— Start DATA SUPPLIED —
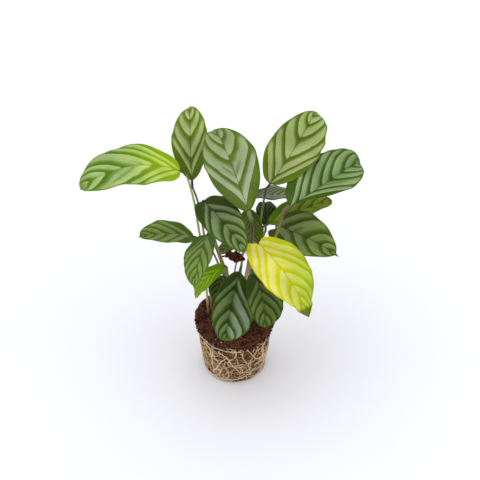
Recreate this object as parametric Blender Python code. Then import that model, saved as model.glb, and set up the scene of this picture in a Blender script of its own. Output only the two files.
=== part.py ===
"""A fishbone ctenanthe standing on its bare root ball, metres, +Z up, foot centre at the origin.

The root ball keeps the shape of the 12 cm nursery pot that it grew in. Every leaf is a thin curved
blade on its own stalk, and the stalks rise from the soil. The open side of the plant, which its
best leaves face, is -Y. Angles of headings are measured anticlockwise from +X, seen from above.
"""

import math
from dataclasses import dataclass

import bmesh
import bpy
from mathutils import Vector

MM = 0.001
GAP = 0.35 * MM  # left between a piece and the one that it touches

# Root ball, from the pot that shaped it
TOP_RADIUS = 55.0 * MM  # the lip of peat that stood above the pot's step
NECK_RADIUS = 51.0 * MM  # side wall just under the lip
FOOT_RADIUS = 43.0 * MM
BALL_HEIGHT = 91.0 * MM
LIP_HEIGHT = 14.0 * MM
SOIL_DROP = 3.0 * MM  # the soil's flat middle lies this far under the lip's crest
SOIL_LEVEL = BALL_HEIGHT - SOIL_DROP
FOOT_ROUNDING = 3.0 * MM
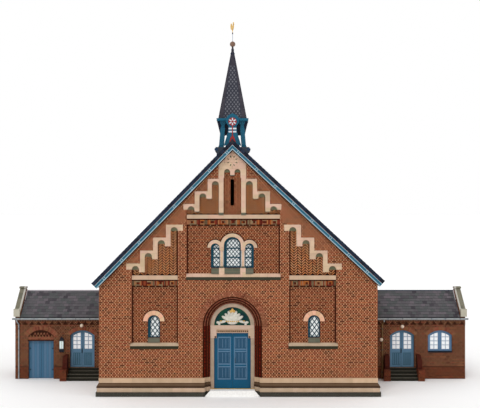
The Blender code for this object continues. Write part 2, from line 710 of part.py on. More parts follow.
def wing_roof_line(y, rise=0.0):
    """The height of the underside of a wing's roof, plus a rise, at a distance into the building."""
    ridge = WING_FRONT + WING_DEPTH / 2
    return WING_EAVES + WING_PITCH * (WING_DEPTH / 2 - abs(y - ridge)) + rise


def wing_walls(word, side, near, end, pier_end):
    """End wall with its parapet, rear wall and the front pier at the corner, in one piece."""
    rear = WING_FRONT + WING_DEPTH
    ridge = WING_FRONT + WING_DEPTH / 2
    outline = [(WING_FRONT, 0), (rear, 0)]
    outline += [(y, wing_roof_line(y, 0.30)) for y in (rear, ridge, WING_FRONT)]
    inner = end - side * WING_WALL
    shell = prism(f"{word}_wing_end_walls", outline, *sorted((end, inner)), wing_brick, "X")
    top = [(rear, 0), (rear - WING_WALL, 0), (rear - WING_WALL, wing_roof_line(rear - WING_WALL) - GAP)]
    top += [(rear, wing_roof_line(rear) - GAP)]
    ends = sorted((near + side * GAP, inner + side * 0.1))
    join(shell, prism(f"{word}_rear_union", top, *ends, along="X"))
    low, high = sorted((inner + side * 0.1, pier_end))
    return shell, low, high


def wing_opening_cuts(name, centre, half, bottom, height, spring=None):
    """The opening through the front face, and the wider rebate behind it that the leaves swing in."""
    front, middle, back = WING_FRONT - 0.5, WING_FRONT + REBATE, WING_FRONT + 1
    if spring is None:
        left, right = centre - half, centre + half
        outline = [(left, bottom), (right, bottom), (right, height), (left, height)]
    else:
        outline = low_arch(centre, half, bottom, spring, GLAZED_RISE)
    wide = half + LEAF_LAP + 0.02
    through = prism(f"{name}_cut", outline, front, back)
    rebate = block(f"{name}_rebate", (centre - wide, middle, bottom), (centre + wide, back, height + 0.06))
    return through, rebate


def front_slope(x_low, x_high, bottom, name, material=None):
    """A stretch of a wing's front wall, with its top cut to the roof."""
    back = WING_FRONT + WING_WALL
    outline = [
        (WING_FRONT, bottom), (back, bottom), (back, wing_roof_line(back) - GAP),
        (WING_FRONT, wing_roof_line(WING_FRONT) - GAP),
    ]
    return prism(name, outline, x_low, x_high, material, "X")


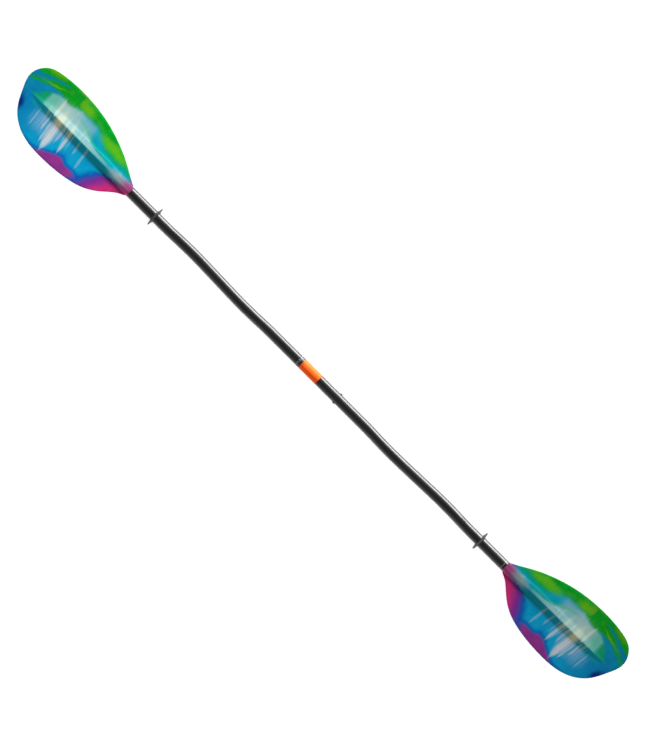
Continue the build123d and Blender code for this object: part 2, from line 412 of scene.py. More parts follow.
def ridge_height(x, y):
    """The ridge over the power face: a dome at the neck, and a tent further out."""
    foot = smooth_curve(RIDGE[:, 0], RIDGE[:, 1], x)
    top = np.maximum(smooth_curve(RIDGE[:, 0], RIDGE[:, 2], x), 0)
    rounded = np.sqrt(y * y + CREST_R**2) - CREST_R
    tent = top * (1 - rounded / foot)
    share = smooth_step(x, *ROUND_UNTIL)
    return dome(x, y, top) * (1 - share) + tent * share


def bulge_depth(x, y):
    """How far the neck bulges out under the back face."""
    return dome(x, y, np.maximum(smooth_curve(BACK_BULGE[:, 0], BACK_BULGE[:, 1], x), 0))


def row_positions(low, high):
    """Points across one row, from its -Y end to its +Y end, with lines at the ridge's feet."""
    x_mid = (low[0] + high[0]) / 2
    span = high[1] - low[1]
    foot = min(float(smooth_curve(RIDGE[:, 0], RIDGE[:, 1], x_mid)), LARGEST_FOOT * span)
    crest = 0.0
    if span < TIP_SPANS[0]:
        crest = smooth_step(np.array(span), *TIP_SPANS) * (low[1] + high[1]) / 2
        crest = min(max(crest, low[1] + NEAREST_CREST * span), high[1] - NEAREST_CREST * span)
    body = crest + foot * np.sin(np.linspace(-math.pi / 2, math.pi / 2, 2 * BODY_POINTS + 1))
    fin_share = np.linspace(0, 1, FIN_POINTS + 1)
    left = low[1] + (body[0] - low[1]) * fin_share**FIN_SPREAD
    right = body[-1] + (high[1] - body[-1]) * (1 - (1 - fin_share) ** FIN_SPREAD)
    ys = np.concatenate([left[:-1], body, right[1:]])
    share = (ys - low[1]) / span
    xs = low[0] + (high[0] - low[0]) * share
    return xs, ys, share


def blade_section(low, high, low_out, high_out):
    """One closed loop round the blade: over the power face, round the rim, back under it."""
    inner_low = low - RIM_R * low_out
    inner_high = high - RIM_R * high_out
    xs, ys, share = row_positions(inner_low, inner_high)
    across = 2 * share - 1
    half = RIM_R + (CENTRE_HALF - RIM_R) * (1 - across**4)
    middle = middle_height(xs, ys)
    top = middle + soft_max(half, half + ridge_height(xs, ys), FOOT_SOFTNESS)
    under = middle - half - bulge_depth(xs, ys)
    angles = np.radians(np.linspace(90, -90, RIM_POINTS + 2)[1:-1])

    def rim(inner, out, height, turn):
        flat = [inner + RIM_R * math.cos(a) * out for a in turn]
        return [(x, y, float(height) + RIM_R * math.sin(a)) for (x, y), a in zip(flat, turn)]

    loop = list(zip(xs, ys, top))
    loop += rim(inner_high, high_out, middle[-1], angles)
    loop += list(zip(xs[::-1], ys[::-1], under[::-1]))
    loop += rim(inner_low, low_out, middle[0], angles[::-1])
    return np.array(loop)


def blade_loops():
    """The blade's closed loops, from the floor of its bore out round the neck to the tip."""
    even = np.linspace(0, 1, BLADE_ROWS)
    shares = (even - END_CROWDING * np.sin(2 * math.pi * even)) * LAST_ROW
    upper, lower = outline_sides()
    high, high_along = resample(upper, shares)
    low, low_along = resample(lower, shares)
    high_out = np.stack([-high_along[:, 1], high_along[:, 0]], 1)
    low_out = np.stack([low_along[:, 1], -low_along[:, 0]], 1)
    turn = math.pi - 2 * math.pi * np.arange(LOOP_POINTS) / LOOP_POINTS
    circle = np.stack([np.zeros(LOOP_POINTS), np.cos(turn), np.sin(turn)], 1)
    # the bore, the chamfered end and the round neck, then the blade's own sections
    loops = [circle * radius + [x, 0, 0] for x, radius in (
        (NECK_BORE_END, BORE_CENTRE_R), (NECK_BORE_END, NECK_BORE_R), (NECK_END, NECK_BORE_R),
        (NECK_END, NECK_R - NECK_CHAMFER), (NECK_END + NECK_CHAMFER, NECK_R),
    )]
    for i in range(BLADE_ROWS):
        x_mid = (low[i][0] + high[i][0]) / 2
        if x_mid < NECK_END + FIRST_ROW_GAP:
            continue
        section = blade_section(low[i], high[i], low_out[i], high_out[i])
        keep = float(smooth_step(np.array(x_mid), *SECTION_BLEND))
        loops.append((circle * NECK_R + [x_mid, 0, 0]) * (1 - keep) + section * keep)
    return loops


def make_blade(name, side):
    """side is 1 for the right blade and -1 for its mirror image on the left."""
    loops = blade_loops()
    verts = np.vstack(loops) * MM
    verts[:, 0] *= side
    faces = tube_faces(len(loops), LOOP_POINTS)
    faces.append(tuple(reversed(range(LOOP_POINTS))))
    faces.append(tuple(range(len(verts) - LOOP_POINTS, len(verts))))
    if side > 0:
        faces = [f[::-1] for f in faces]
    return make_mesh(name, verts, faces)


# ---------------------------------------------------------------- the blade's dye

# Places on the blade: u runs from the neck (0) to the tip (1), v from the -Y edge (-1)
# to the +Y edge (1). Colours are display values.
# In metres, u starts this far from the neck's end, and v is 1 this far from the axis
U_START = 0.008
V_REACH = 0.1
# Half the width in v of the crisp colour edge along the ridge's crest
CREST_EDGE = 0.008

# The +Y edge is green beyond this v at each u, and teal for a little way inside that
GREEN_FROM = [
    (0.0, 0.12), (0.035, 0.23), (0.09, 0.34), (0.14, 0.38), (0.20, 0.30), (0.27, 0.32),
    (0.35, 0.46), (0.40, 0.57), (0.46, 0.62), (0.52, 0.61), (0.58, 0.60), (0.63, 0.51),
    (0.70, 0.47), (0.80, 0.50), (1.0, 0.50),
]
TEAL_FROM = [
    (0.0, 0.03), (0.035, 0.18), (0.09, 0.24), (0.20, 0.22), (0.27, 0.26), (0.31, 0.33),
    (0.36, 0.44), (0.40, 0.54), (0.50, 0.59), (1.0, 0.60),
]
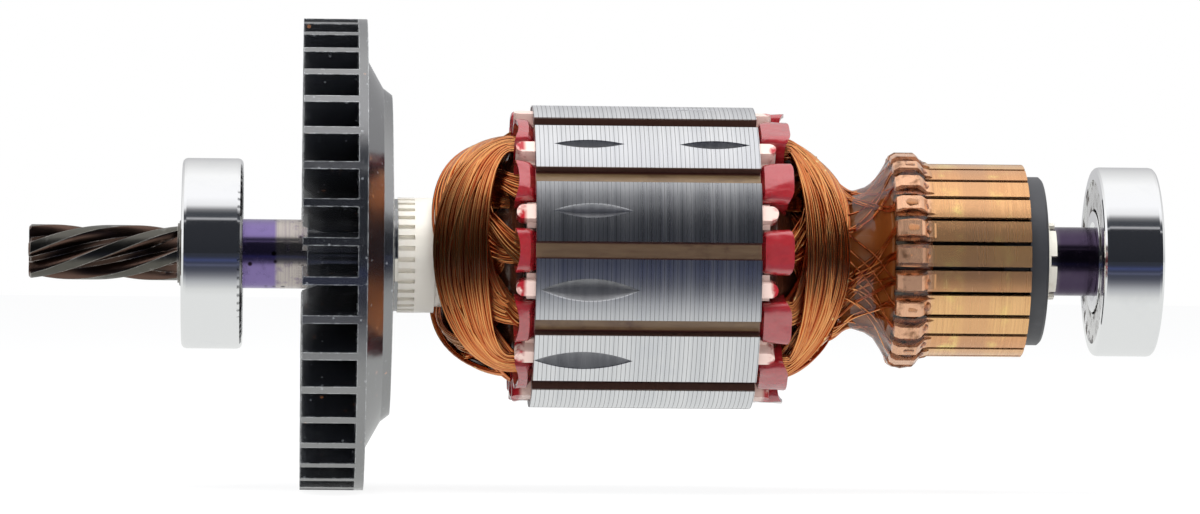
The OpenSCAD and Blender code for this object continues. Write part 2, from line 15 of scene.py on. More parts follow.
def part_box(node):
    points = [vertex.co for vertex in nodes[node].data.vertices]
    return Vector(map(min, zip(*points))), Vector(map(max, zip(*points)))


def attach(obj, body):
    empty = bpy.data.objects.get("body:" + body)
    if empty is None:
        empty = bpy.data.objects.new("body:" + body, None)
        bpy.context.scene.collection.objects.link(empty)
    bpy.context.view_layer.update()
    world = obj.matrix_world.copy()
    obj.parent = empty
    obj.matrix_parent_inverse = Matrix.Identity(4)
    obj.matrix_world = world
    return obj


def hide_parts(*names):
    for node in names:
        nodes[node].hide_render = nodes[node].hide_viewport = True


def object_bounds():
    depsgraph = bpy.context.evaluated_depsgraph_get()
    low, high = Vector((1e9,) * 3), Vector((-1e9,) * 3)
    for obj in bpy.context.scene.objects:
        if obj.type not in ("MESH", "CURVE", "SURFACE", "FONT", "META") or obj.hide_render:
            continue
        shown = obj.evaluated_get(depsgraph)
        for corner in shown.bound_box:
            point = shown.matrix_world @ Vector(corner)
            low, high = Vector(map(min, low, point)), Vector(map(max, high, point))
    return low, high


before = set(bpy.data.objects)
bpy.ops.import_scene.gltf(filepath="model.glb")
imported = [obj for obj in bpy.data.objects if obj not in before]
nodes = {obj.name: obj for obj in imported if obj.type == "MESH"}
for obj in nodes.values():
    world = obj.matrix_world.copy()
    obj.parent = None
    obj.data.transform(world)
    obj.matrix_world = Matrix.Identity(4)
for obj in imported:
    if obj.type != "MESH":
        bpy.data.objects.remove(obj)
cad_low, cad_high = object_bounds()
MM = 0.001
print("loaded", len(nodes), "nodes, box in mm", [round(v / MM, 1) for v in (*cad_low, *cad_high)])

# %% [markdown]
# ## Measures
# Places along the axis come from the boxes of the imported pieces, so that the looks follow the
# model. Radii, and what no box can show, such as the way in which a coil bends, are given.

# %% Places along the axis, in millimetres
def reach_x(node):
    """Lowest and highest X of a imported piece, in millimetres."""
    low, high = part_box(node)
    return low.x / MM, high.x / MM


core_x, core_end_x = reach_x("lamination_core")
comm_x, comm_end_x = reach_x("commutator_bar_01")
pinion_x, shaft_end_x = reach_x("shaft")
fan_x = reach_x("fan")[0]
journal_x = reach_x("drive_bearing_outer_ring")[0]
rear_x, rear_end_x = reach_x("commutator_bearing_outer_ring")
core_r, comm_r, shaft_r = 17.5, 11.2, 4.0
print("core", round(core_x, 2), round(core_end_x, 2), "commutator", round(comm_x, 2), round(comm_end_x, 2))

# %% [markdown]
# ## Camera
# A long lens from far away keeps the armature almost free of perspective. The camera stands
# opposite the fan and turns a little towards the commutator, which is why the far end of the
# shaft shows the face of its bearing.

# %% Camera
foot = Vector((8.0, -680.0, 0.0)) * MM
aim = Vector((44.86, 0.0, 0.0)) * MM
roll = math.radians(0.55)

camera = bpy.data.objects.new("camera", bpy.data.cameras.new("camera"))
bpy.context.scene.collection.objects.link(camera)
camera.data.sensor_width = 36
camera.data.lens = 176.1
camera.data.clip_start = 0.05
turn = math.atan2(aim.x - foot.x, aim.y - foot.y)
camera.matrix_world = (Matrix.Translation(foot) @ Matrix.Rotation(-turn, 4, "Z")
                       @ Matrix.Rotation(math.pi / 2, 4, "X") @ Matrix.Rotation(roll, 4, "Z"))
bpy.context.scene.camera = camera
print("camera", round((aim - foot).length, 3), "m from its aim")

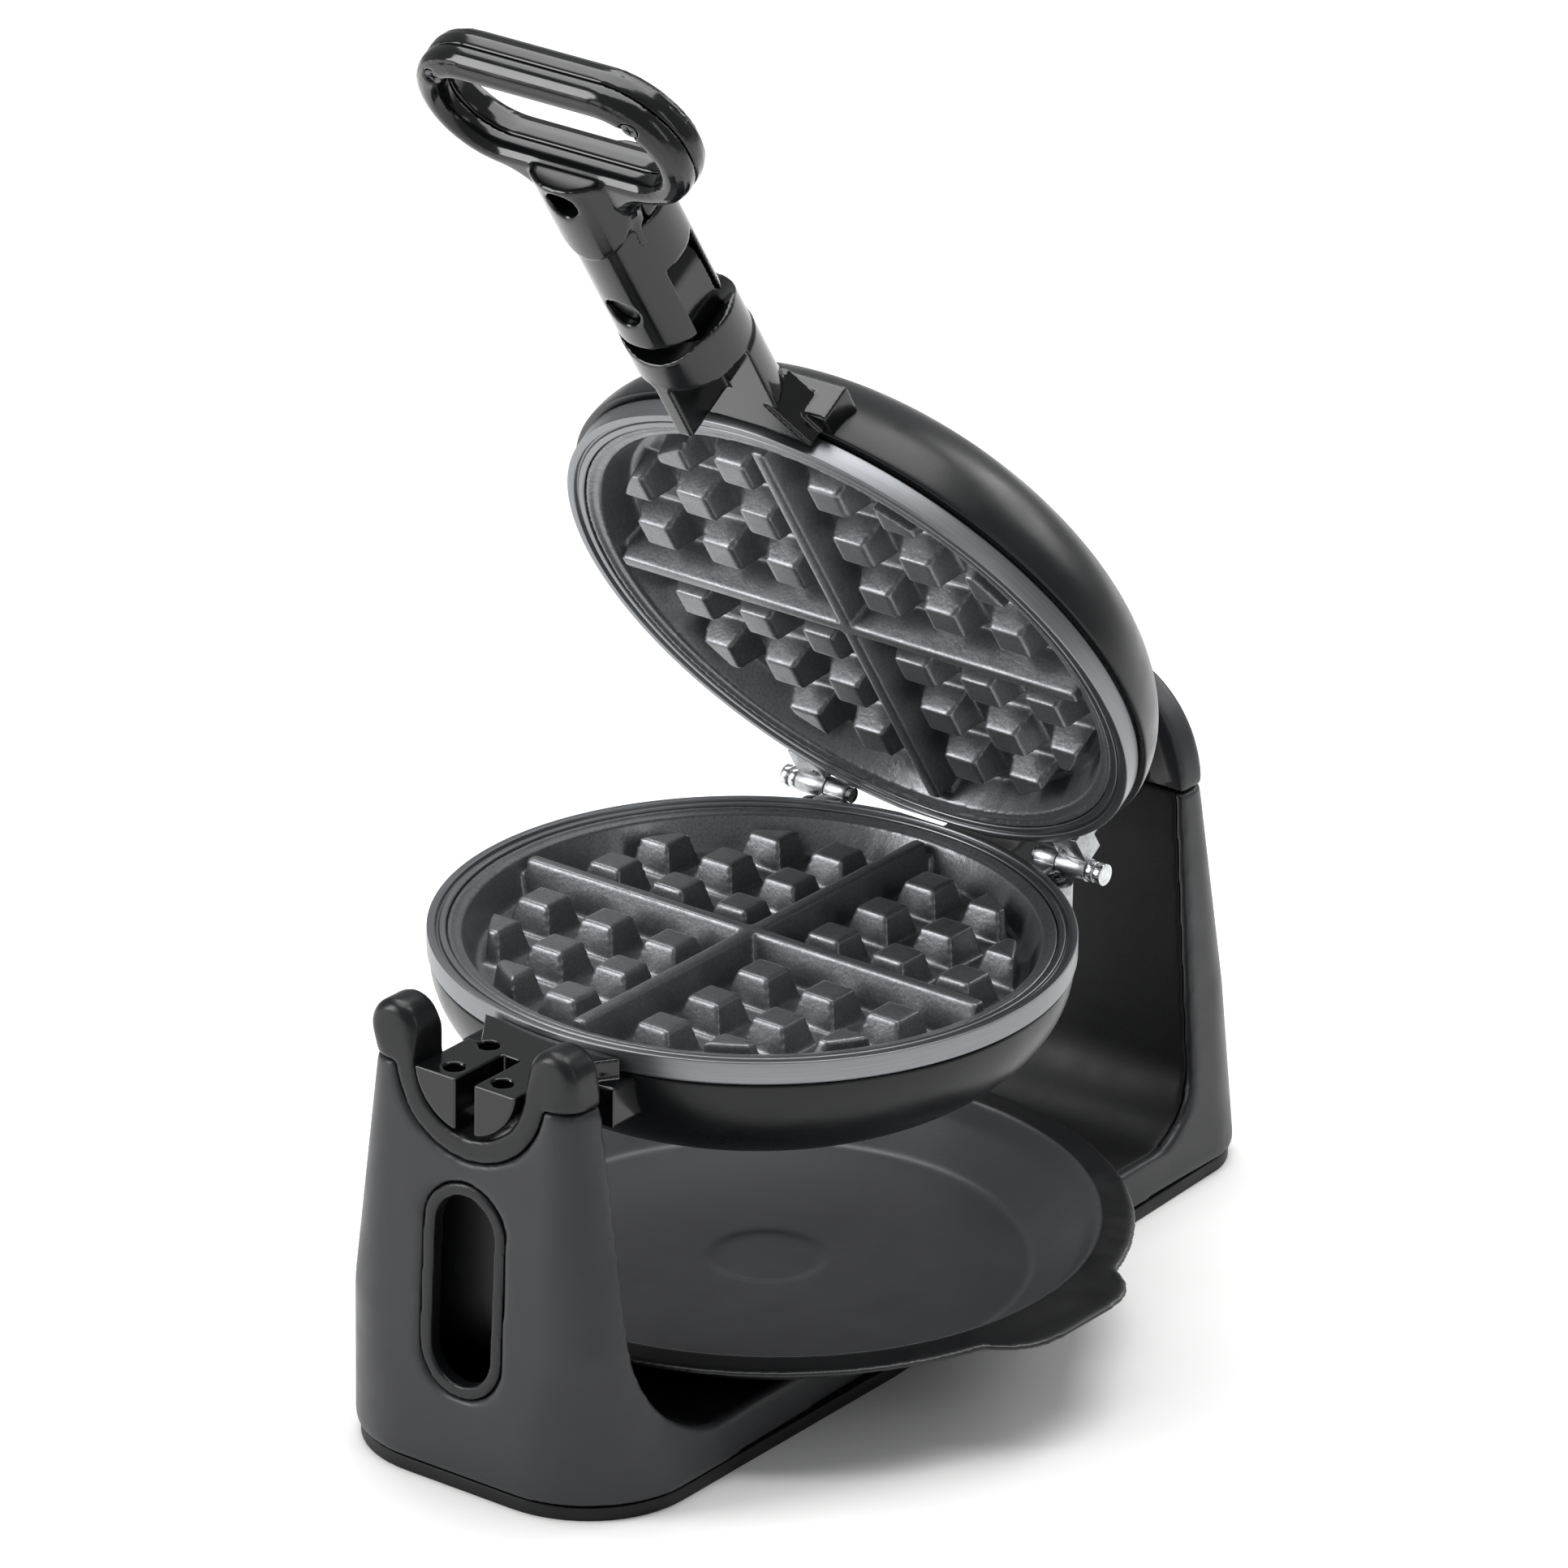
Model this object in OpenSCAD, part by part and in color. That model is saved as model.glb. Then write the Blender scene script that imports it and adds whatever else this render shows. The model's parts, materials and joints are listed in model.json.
— End DATA SUPPLIED —
Restate, please, word for word the span of records running from the first line to the line bearing "from dataclasses import dataclass", both included, and nothing outside it.

WRITTEN ANSWER >>
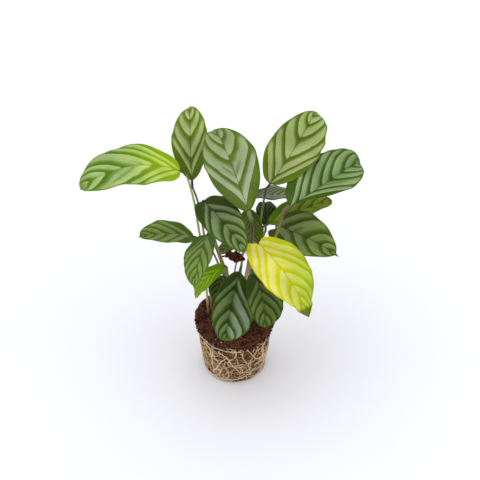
Recreate this object as parametric Blender Python code. Then import that model, saved as model.glb, and set up the scene of this picture in a Blender script of its own. Output only the two files.
=== part.py ===
"""A fishbone ctenanthe standing on its bare root ball, metres, +Z up, foot centre at the origin.

The root ball keeps the shape of the 12 cm nursery pot that it grew in. Every leaf is a thin curved
blade on its own stalk, and the stalks rise from the soil. The open side of the plant, which its
best leaves face, is -Y. Angles of headings are measured anticlockwise from +X, seen from above.
"""

import math
from dataclasses import dataclass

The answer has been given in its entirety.